▶ The problem: Copy out the lines of the records below, and only those lines, from the one with "Turn this picture" through the one with "wasm.setup();", exactly as they appear.

▶ Provided records:

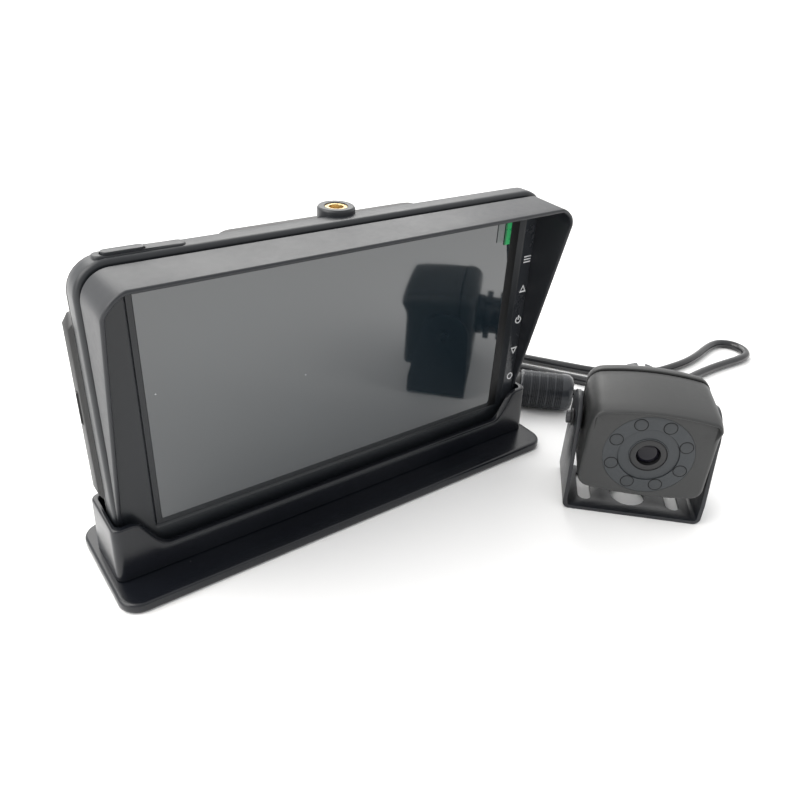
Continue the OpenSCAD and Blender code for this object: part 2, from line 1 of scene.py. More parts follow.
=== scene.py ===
import bpy
import bmesh
import json
import math
import numpy as np
from mathutils import Vector, Matrix


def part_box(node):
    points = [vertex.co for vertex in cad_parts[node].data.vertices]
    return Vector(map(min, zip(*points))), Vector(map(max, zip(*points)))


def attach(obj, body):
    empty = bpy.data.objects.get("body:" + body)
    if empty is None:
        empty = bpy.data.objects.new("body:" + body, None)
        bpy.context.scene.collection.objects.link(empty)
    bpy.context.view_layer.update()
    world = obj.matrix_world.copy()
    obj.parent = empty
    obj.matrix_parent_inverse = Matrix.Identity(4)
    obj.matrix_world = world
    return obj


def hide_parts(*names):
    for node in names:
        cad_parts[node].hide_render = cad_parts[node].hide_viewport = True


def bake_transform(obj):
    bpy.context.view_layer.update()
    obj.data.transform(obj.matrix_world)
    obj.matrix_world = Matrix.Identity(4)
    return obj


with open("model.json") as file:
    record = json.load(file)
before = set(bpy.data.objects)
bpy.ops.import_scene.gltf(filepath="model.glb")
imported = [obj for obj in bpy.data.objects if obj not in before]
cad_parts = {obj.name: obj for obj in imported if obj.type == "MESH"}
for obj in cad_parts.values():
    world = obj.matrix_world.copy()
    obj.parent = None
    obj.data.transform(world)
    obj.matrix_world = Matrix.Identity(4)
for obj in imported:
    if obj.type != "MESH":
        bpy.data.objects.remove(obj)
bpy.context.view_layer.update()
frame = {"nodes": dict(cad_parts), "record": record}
N = frame["nodes"]
BODY = {n: b for b, ns in frame["record"]["behaviour"]["bodies"].items() for n in ns}
scene = bpy.context.scene
MM = 0.001

# ------------------------------------------------------------------ camera
YAW, PITCH, ROLL = 0.662, 0.5388, 0.0652
f = Vector((math.sin(YAW) * math.cos(PITCH), math.cos(YAW) * math.cos(PITCH), -math.sin(PITCH)))
r0 = Vector((math.cos(YAW), -math.sin(YAW), 0))
u0 = r0.cross(f)
rr_ = math.cos(ROLL) * r0 + math.sin(ROLL) * u0
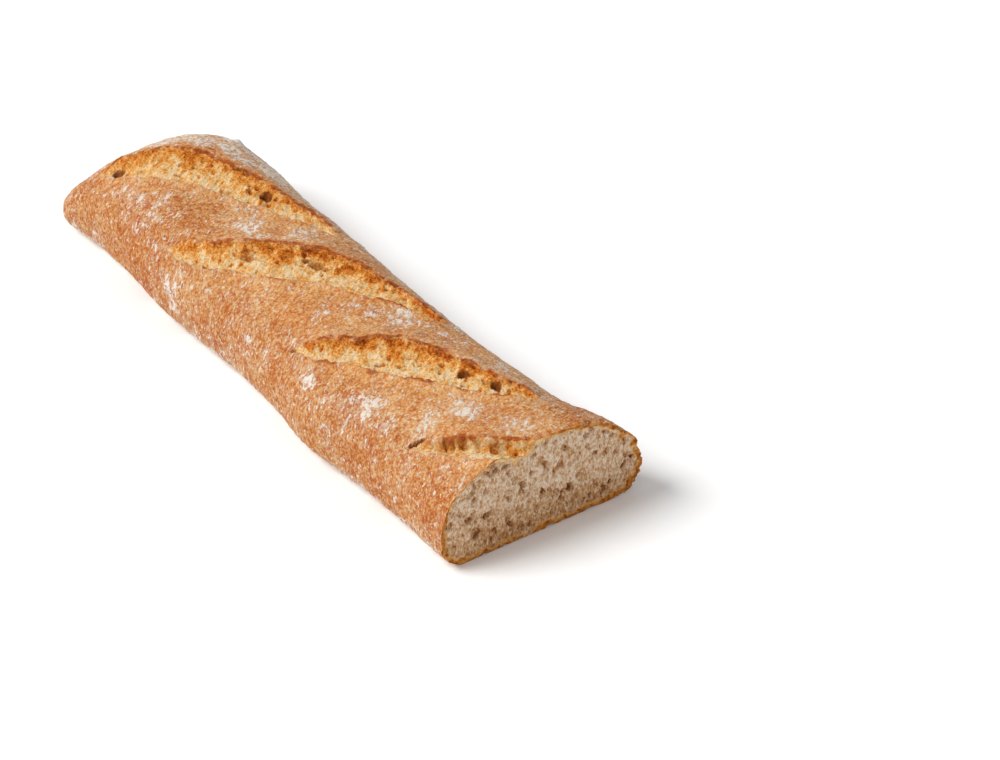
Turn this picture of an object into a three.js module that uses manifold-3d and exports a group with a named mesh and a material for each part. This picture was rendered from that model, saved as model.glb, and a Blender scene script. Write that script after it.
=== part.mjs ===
// A long ciabatta loaf, slashed four times across its top and cut open at one end.
// Millimetres, +Z up, resting on z = 0. +X runs along the loaf towards the cut face, and -Y is its front side.
// The loaf was baked in one piece, so it is one solid: a capsule of dough, flat where it lay on the oven floor,
// opened by the slashes and cut square by a knife.
import * as THREE from "three";
import { mergeVertices } from "three/addons/utils/BufferGeometryUtils.js";
import Module from "manifold-3d";

const wasm = await Module();
wasm.setup();

// ---------------------------------------------------------------- driving dimensions
const CUT_X = 173; // the plane of the knife cut
const NOSE_X = -166; // the tip of the rounded end
const NOSE_LENGTH = 46; // how much of the length the rounded end takes
const NOSE_SKEW = 11; // how much further the rounded end reaches at the front side than on the middle line
const NOSE_DROOP = 13; // how much lower the rounded end's shoulder is at the front side than on the middle line
const NOSE_SAG = 7; // how much the waist sinks towards the tip of the rounded end
const OVERRUN = 15; // how far the dough runs on past the knife before it is cut off
const CROWN_Y = 2.6; // the line along which the top is highest
const WAIST_Z = 14; // the height at which the loaf is widest
const UNDER_DEPTH = 19; // how far the underside would reach below the waist, had the oven floor not stopped it

// Stations along the loaf: x, the front side's y, the back side's y, and the height of the top.
const STATIONS = [
  { x: -180, front: -53.0, back: 44.0, top: 46.5 },
  { x: -142, front: -53.2, back: 44.5, top: 47.5 },
  { x: -107, front: -52.0, back: 44.6, top: 48.0 },
  { x: -72, front: -53.2, back: 42.6, top: 47.5 },
  { x: -7, front: -52.0, back: 41.2, top: 46.5 },
  { x: 38, front: -52.6, back: 40.2, top: 46.5 },
  { x: 72, front: -57.0, back: 39.2, top: 46.5 },
  { x: 103, front: -53.2, back: 42.5, top: 47.0 },
  { x: 143, front: -52.2, back: 45.0, top: 48.5 },
  { x: 163, front: -52.4, back: 53.4, top: 50.0 },
  { x: 193, front: -52.4, back: 58.5, top: 51.0 },
  { x: 248, front: -52.4, back: 58.5, top: 51.0 },
];

// How square each outline is: 2 is an ellipse, and more is boxier.
const FRONT_SQUARENESS = 2.6;
const BACK_SQUARENESS = 2.1;
const UNDER_SQUARENESS = 2.6;
const NOSE_PLAN_SQUARENESS = 7;
const NOSE_SIDE_SQUARENESS = 2.6;

// The slashes, each along a curve of three points seen from above, with its width and depth in the middle.
const SLASHES = [
  { start: [-144, -36], middle: [-87, -2], end: [-18, 25], width: 26, depth: 5 },
  { start: [-68, -43], middle: [-14, -14], end: [68, 25], width: 24, depth: 4.5 },
  { start: [38, -40], middle: [87, -9], end: [144, 26], width: 20, depth: 4.5 },
  { start: [134, -40], middle: [173, -13], end: [226, 16], width: 18, depth: 5 },
];

// ---------------------------------------------------------------- the shape of the dough
// A smooth curve through one column of the stations, as a function of x.
function alongLoaf(column) {
  const curve = new THREE.SplineCurve(STATIONS.map((s) => new THREE.Vector2(s.x, s[column])));
  const samples = curve.getPoints(16 * STATIONS.length);
  return (x) => {
    const next = samples.findIndex((p) => p.x >= x);
    const before = samples[next - 1];
    const after = samples[next];
    return THREE.MathUtils.mapLinear(x, before.x, after.x, before.y, after.y);
  };
}
const frontAt = alongLoaf("front");
const backAt = alongLoaf("back");
const topAt = alongLoaf("top");

// The half-width of the loaf on one side of its crown line.
const halfWidthAt = (x, onFront) => (onFront ? CROWN_Y - frontAt(x) : backAt(x) - CROWN_Y);

// One quarter of a superellipse: how high it stands at a share of its half-width, both from 0 to 1.
const arch = (share, squareness) => Math.max(0, 1 - Math.abs(share) ** squareness) ** (1 / squareness);

// The height of the crust above a point of the floor, away from the rounded end.
function crustZ(x, y) {
  const onFront = y < CROWN_Y;
  const share = (y - CROWN_Y) / halfWidthAt(x, onFront);
  return WAIST_Z + (topAt(x) - WAIST_Z) * arch(share, onFront ? FRONT_SQUARENESS : BACK_SQUARENESS);
}

// Moves a vertex of a capsule onto the loaf. The capsule lies along X with caps of radius 1, and its straight part
// runs from -1 to 1.
function toDough(vertex) {
  const alongNose = Math.max(0, -1 - vertex.x);
  const pastEnd = Math.max(0, vertex.x - 1);
  const straight = THREE.MathUtils.clamp(vertex.x, -1, 1);
  const straightX = THREE.MathUtils.mapLinear(straight, -1, 1, NOSE_X + NOSE_LENGTH, CUT_X + OVERRUN);
  const x = straightX - NOSE_LENGTH * alongNose + OVERRUN * pastEnd;
  const endWidth = arch(alongNose, NOSE_PLAN_SQUARENESS) * arch(pastEnd, 2);
  const endHeight = arch(alongNose, NOSE_SIDE_SQUARENESS) * arch(pastEnd, 2);

  const around = Math.atan2(vertex.z, vertex.y);
  const across = Math.cos(around);
  const up = Math.sin(around);
  const overSquareness = across < 0 ? FRONT_SQUARENESS : BACK_SQUARENESS;
  const squareness = up < 0 ? UNDER_SQUARENESS : overSquareness;
  const widthShare = Math.sign(across) * Math.abs(across) ** (2 / squareness) * endWidth;
  const heightShare = Math.sign(up) * Math.abs(up) ** (2 / squareness) * endHeight;
  const skew = NOSE_SKEW * alongNose ** 2 * widthShare;
  const y = CROWN_Y + halfWidthAt(x, across < 0) * widthShare;
  const droop = NOSE_DROOP * alongNose * Math.max(0, -widthShare);
  const waist = WAIST_Z - NOSE_SAG * alongNose ** 2;
  const z = waist + (up < 0 ? UNDER_DEPTH : topAt(x) - droop - waist) * heightShare;
  vertex.set(x + skew, y, z);
}

// Moves a vertex of a sphere of radius 1 onto a slash: its X runs along the cut, Y across it and Z out of the crust.
function toSlash(vertex, slash) {
  const points = [slash.start, slash.middle, slash.end].map(([x, y]) => new THREE.Vector2(x, y));
  const cut = new THREE.SplineCurve(points);
  const along = (vertex.x + 1) / 2;
  const tangent = cut.getTangent(along);
  const sideways = (vertex.y * slash.width) / 2;
  const { x, y } = cut.getPoint(along).add(new THREE.Vector2(-tangent.y, tangent.x).multiplyScalar(sideways));
  vertex.set(x, y, crustZ(x, y) + vertex.z * slash.depth);
}

// ---------------------------------------------------------------- joining and cutting
// A closed geometry as a solid, after move() has placed each of its vertices.
function solid(geometry, move) {
  geometry.deleteAttribute("normal");
  geometry.deleteAttribute("uv");
  const position = geometry.getAttribute("position");
  const vertex = new THREE.Vector3();
  for (let i = 0; i < position.count; i++) {
    move(vertex.fromBufferAttribute(position, i));
    position.setXYZ(i, vertex.x, vertex.y, vertex.z);
  }
  const merged = mergeVertices(geometry, 1e-3);
  const mesh = new wasm.Mesh({
    numProp: 3,
    vertProperties: merged.getAttribute("position").array,
    triVerts: new Uint32Array(merged.index.array),
  });
  return new wasm.Manifold(mesh);
}

function geometryOf(manifold) {
  const mesh = manifold.getMesh();
  const geometry = new THREE.BufferGeometry();
  geometry.setAttribute("position", new THREE.BufferAttribute(mesh.vertProperties, 3));
  geometry.setIndex(new THREE.BufferAttribute(mesh.triVerts, 1));
  geometry.computeVertexNormals();
  return geometry;
}

// ---------------------------------------------------------------- the loaf
const capsule = new THREE.CapsuleGeometry(1, 2, 8, 52, 40).rotateZ(-Math.PI / 2);
let bread = solid(capsule, toDough);
for (const slash of SLASHES) {
  const lens = new THREE.SphereGeometry(1, 12, 18).rotateZ(-Math.PI / 2);
  bread = bread.subtract(solid(lens, (vertex) => toSlash(vertex, slash)));
}

const WIDE = 800; // wider and deeper than the loaf
const halfWide = WIDE / 2;
const ovenFloor = new THREE.BoxGeometry(WIDE, WIDE, WIDE).translate(0, 0, -halfWide);
const pastTheKnife = new THREE.BoxGeometry(WIDE, WIDE, WIDE).translate(CUT_X + halfWide, 0, 0);
for (const removed of [ovenFloor, pastTheKnife]) {
  bread = bread.subtract(solid(removed, (vertex) => vertex));
}

// The origin goes on the floor under the middle of the loaf's own box.
const geometry = geometryOf(bread);
geometry.computeBoundingBox();
const middle = geometry.boundingBox.getCenter(new THREE.Vector3());
geometry.translate(-middle.x, -middle.y, 0);

const crust = new THREE.MeshStandardMaterial({ name: "crust", color: 0xc07a3c, roughness: 0.8, metalness: 0 });
const loaf = new THREE.Mesh(geometry, crust);
loaf.name = "loaf";

const ciabatta = new THREE.Group();
ciabatta.add(loaf);
export default ciabatta;
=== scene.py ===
# %% [markdown]
# # A cut loaf of ciabatta
#
# The loaf is one baked thing: a long, low bar of dough that was slashed four times, baked on an oven floor,
# and later cut square with a bread knife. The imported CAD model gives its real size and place, as one plain
# solid. Here that solid gets its looks. The plan is a baker's: shape the dough, open the slashes, blister
# the crust, cut the end off to show the crumb, and only then colour it.

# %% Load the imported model
import math

import bmesh
import bpy
import numpy as np
from mathutils import Matrix, Vector, kdtree, noise


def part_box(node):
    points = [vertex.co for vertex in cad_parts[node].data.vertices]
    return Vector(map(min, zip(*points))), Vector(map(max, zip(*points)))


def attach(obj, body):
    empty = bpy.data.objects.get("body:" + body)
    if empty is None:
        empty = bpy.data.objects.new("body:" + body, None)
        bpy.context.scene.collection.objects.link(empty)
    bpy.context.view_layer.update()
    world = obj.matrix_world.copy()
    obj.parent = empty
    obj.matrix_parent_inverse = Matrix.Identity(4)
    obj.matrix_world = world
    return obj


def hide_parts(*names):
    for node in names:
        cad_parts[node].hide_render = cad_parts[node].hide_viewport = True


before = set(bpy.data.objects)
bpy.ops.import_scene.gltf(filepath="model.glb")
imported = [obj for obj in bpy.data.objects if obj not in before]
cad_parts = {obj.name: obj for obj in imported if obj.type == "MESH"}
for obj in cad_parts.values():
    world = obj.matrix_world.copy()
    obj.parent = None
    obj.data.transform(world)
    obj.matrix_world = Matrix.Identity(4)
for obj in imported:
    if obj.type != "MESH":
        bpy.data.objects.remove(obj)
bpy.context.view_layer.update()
low, high = [Vector(corner) * 1000 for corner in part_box("loaf")]
print("CAD loaf, mm:", [round(side) for side in high - low])

# %% [markdown]
# ## Units and small helpers
#
# The shaping is worked out in millimetres, because a slash 4 mm deep is easier to read than one of 0.004 m.
# The mesh is scaled down to metres at the end. Points are kept in numpy arrays, so one line moves every
# vertex at once.

# %% Helpers for numbers
MM = 0.001  # one millimetre, in Blender's metres


def smoothstep(start, end, value):
    """0 before start, 1 after end, and a soft rise between them."""
    share = np.clip((value - start) / (end - start), 0, 1)
    return share * share * (3 - 2 * share)


def bump(middle, reach, value):
    """1 at the middle, and next to nothing two reaches away from it."""
    return np.exp(-(((value - middle) / reach) ** 2))


def smooth_curve(points):
    """A curve through points of x and y, as a function of x."""
    knots = np.array([points[0], *points, points[-1]], float)
    t = np.linspace(0, 1, 16, endpoint=False)[:, None]
    spans = []
    for before, first, second, after in zip(knots, knots[1:], knots[2:], knots[3:]):
        bend = 2 * before - 5 * first + 4 * second - after
        twist = -before + 3 * first - 3 * second + after
        spans.append(first + 0.5 * ((second - before) * t + bend * t**2 + twist * t**3))
    samples = np.concatenate([*spans, knots[-1:]])
    return lambda x: np.interp(x, samples[:, 0], samples[:, 1])


def cloud(points, size, octaves=1):
    """Soft noise from about -1 to 1, with lumps as wide as size, and finer ones for each further octave. A
    number added to the points gives another pattern of the same kind."""
    return np.array([noise.fractal(p, 1.0, 2.0, octaves) for p in (points / size).tolist()])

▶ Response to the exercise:
Turn this picture of an object into a three.js module that uses manifold-3d and exports a group with a named mesh and a material for each part. This picture was rendered from that model, saved as model.glb, and a Blender scene script. Write that script after it.
=== part.mjs ===
// A long ciabatta loaf, slashed four times across its top and cut open at one end.
// Millimetres, +Z up, resting on z = 0. +X runs along the loaf towards the cut face, and -Y is its front side.
// The loaf was baked in one piece, so it is one solid: a capsule of dough, flat where it lay on the oven floor,
// opened by the slashes and cut square by a knife.
import * as THREE from "three";
import { mergeVertices } from "three/addons/utils/BufferGeometryUtils.js";
import Module from "manifold-3d";

const wasm = await Module();
wasm.setup();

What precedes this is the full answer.